Artificial neural networks are forecasting methods that are based on simple mathematical models of the brain. They allow complex nonlinear relationships between the response variable and its predictors.
A neural network can be thought of as a network of “neurons” which are organised in layers. The predictors (or inputs) form the bottom layer, and the forecasts (or outputs) form the top layer. There may also be intermediate layers containing “hidden neurons”.
The simplest networks contain no hidden layers and are equivalent to linear regressions. The figure below shows the neural network version of a linear regression with four predictors. The coefficients attached to these predictors are called “weights”. The forecasts are obtained by a linear combination of the inputs. The weights are selected in the neural network framework using a “learning algorithm” that minimizes a “cost function” such as the MSE. Of course, in this simple example, we can use linear regression which is a much more efficient method of training the model.

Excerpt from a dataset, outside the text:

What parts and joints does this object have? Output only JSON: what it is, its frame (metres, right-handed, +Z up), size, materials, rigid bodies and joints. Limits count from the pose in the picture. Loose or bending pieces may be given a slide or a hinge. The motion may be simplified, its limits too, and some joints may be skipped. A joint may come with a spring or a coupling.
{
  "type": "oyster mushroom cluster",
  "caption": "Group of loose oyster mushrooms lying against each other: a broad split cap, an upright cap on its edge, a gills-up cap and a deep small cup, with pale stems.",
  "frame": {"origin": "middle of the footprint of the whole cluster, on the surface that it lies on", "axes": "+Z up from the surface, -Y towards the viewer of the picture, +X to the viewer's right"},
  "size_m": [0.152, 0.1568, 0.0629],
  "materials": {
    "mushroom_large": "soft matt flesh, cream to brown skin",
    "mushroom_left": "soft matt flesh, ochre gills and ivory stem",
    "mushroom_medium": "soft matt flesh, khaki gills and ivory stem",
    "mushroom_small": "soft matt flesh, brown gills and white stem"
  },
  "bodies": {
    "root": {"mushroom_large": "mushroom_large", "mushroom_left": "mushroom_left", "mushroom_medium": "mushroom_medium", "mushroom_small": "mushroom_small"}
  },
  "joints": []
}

Once we add an intermediate layer with hidden neurons, the neural network becomes nonlinear. A simple example is shown in the figure below.
This is known as a multilayer feed-forward network, where each layer of nodes receives inputs from the previous layers. The outputs of the nodes in one layer are inputs to the next layer. The inputs to each node are combined using a weighted linear combination. The result is then modified by a nonlinear function before being output. For example in the diagram above, the inputs into hidden neuron \(j\) in the figure above are combined linearly to give,
\[z_j=b_j + \sum_{k=1}^4 w_{k,j} x_k,\ \ \ \ where\ j=1,2,3\] When using using a feed-forward neural network in forecasting a time series, the inputs can be previous observed values of the time series \(y_t\). This is known as neural network autoregression. For example, we might use the previous four values to forecast next value of the time series, i.e. the inputs would be \(y_{t-1}, y_{t-2}, y_{t-3}, y_{t-4}\). The hidden nodes would then be given by,
\[z_j=b_j + \sum_{k=1}^4 w_{k,j} y_{t-k}\]

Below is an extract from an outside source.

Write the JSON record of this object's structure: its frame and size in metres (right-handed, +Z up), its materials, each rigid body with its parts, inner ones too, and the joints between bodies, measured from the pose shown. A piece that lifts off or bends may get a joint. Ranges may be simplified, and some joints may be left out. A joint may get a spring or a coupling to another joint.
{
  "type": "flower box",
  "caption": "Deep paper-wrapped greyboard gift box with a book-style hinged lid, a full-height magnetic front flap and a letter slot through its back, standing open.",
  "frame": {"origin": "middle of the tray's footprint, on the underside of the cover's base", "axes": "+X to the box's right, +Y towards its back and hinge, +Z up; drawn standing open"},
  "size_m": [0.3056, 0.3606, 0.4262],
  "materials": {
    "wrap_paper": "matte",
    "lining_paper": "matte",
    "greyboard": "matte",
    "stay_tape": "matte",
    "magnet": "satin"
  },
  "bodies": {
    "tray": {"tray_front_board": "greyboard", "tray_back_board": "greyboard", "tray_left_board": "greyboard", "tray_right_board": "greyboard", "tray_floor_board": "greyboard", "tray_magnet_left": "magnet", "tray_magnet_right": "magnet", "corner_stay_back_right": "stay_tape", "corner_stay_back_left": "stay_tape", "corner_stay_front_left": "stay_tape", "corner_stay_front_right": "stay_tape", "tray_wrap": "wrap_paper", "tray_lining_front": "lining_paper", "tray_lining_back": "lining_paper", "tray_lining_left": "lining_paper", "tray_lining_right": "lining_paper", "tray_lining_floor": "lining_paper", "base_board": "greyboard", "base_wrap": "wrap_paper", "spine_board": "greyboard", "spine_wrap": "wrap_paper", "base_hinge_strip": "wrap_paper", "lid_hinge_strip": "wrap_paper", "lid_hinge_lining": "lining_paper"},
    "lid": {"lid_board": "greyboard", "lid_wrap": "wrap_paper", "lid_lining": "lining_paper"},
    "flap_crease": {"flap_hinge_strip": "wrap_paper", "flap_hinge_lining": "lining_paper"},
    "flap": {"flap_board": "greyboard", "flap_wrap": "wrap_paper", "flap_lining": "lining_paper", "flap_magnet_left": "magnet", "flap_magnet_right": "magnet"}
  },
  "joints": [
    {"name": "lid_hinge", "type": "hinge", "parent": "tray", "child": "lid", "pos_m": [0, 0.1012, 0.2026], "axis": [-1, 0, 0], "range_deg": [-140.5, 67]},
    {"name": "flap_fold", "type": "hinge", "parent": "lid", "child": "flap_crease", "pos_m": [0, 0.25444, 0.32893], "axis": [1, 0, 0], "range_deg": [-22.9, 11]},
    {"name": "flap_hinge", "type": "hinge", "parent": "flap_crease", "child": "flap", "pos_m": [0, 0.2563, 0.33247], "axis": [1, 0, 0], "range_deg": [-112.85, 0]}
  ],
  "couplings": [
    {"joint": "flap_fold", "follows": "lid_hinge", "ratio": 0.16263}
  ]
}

In the hidden layer, an activation function is applied to the hidden nodes. The activation function is a nonlinear function such as a sigmoid/logistic function,
\[\phi(z) = {1\over{1+e^{-z}}}\] that is applied to give the input to the next layer of the neural network. Application of the this function tends to reduce the effect of extreme input values, thus making the entire network more robust to the effect of outliers.
The output layer from the neural network is another linear combination of the hidden nodes after the activation function \(\phi(z)\) has been applied.
\[y_t = a + \sum_{j=1}^3 h_j \phi(z_j)\] or in terms of the inputs \(y_{t-1}, y_{t-2}, y_{t-3}, y_{t-4}\) we have,
\[y_t = a + \sum_{j=1}^3 h_j\times \phi(b_j + \sum_{k=1}^4 w_{k,j} y_{t-k})\] The parameters or weights \(a, h_1, h_2, h_3, b_1, b_2, b_3, w_{1,1}, w_{1,2}, \dots, w_{3,3}, w_{4,3}\) are “learned” from the data. The weights to be estimated are generally restricted to prevent them from becoming too large. The tuning parameter that restricts the weights is known as the “decay parameter”, and is often sit to be equal to \(0.1\).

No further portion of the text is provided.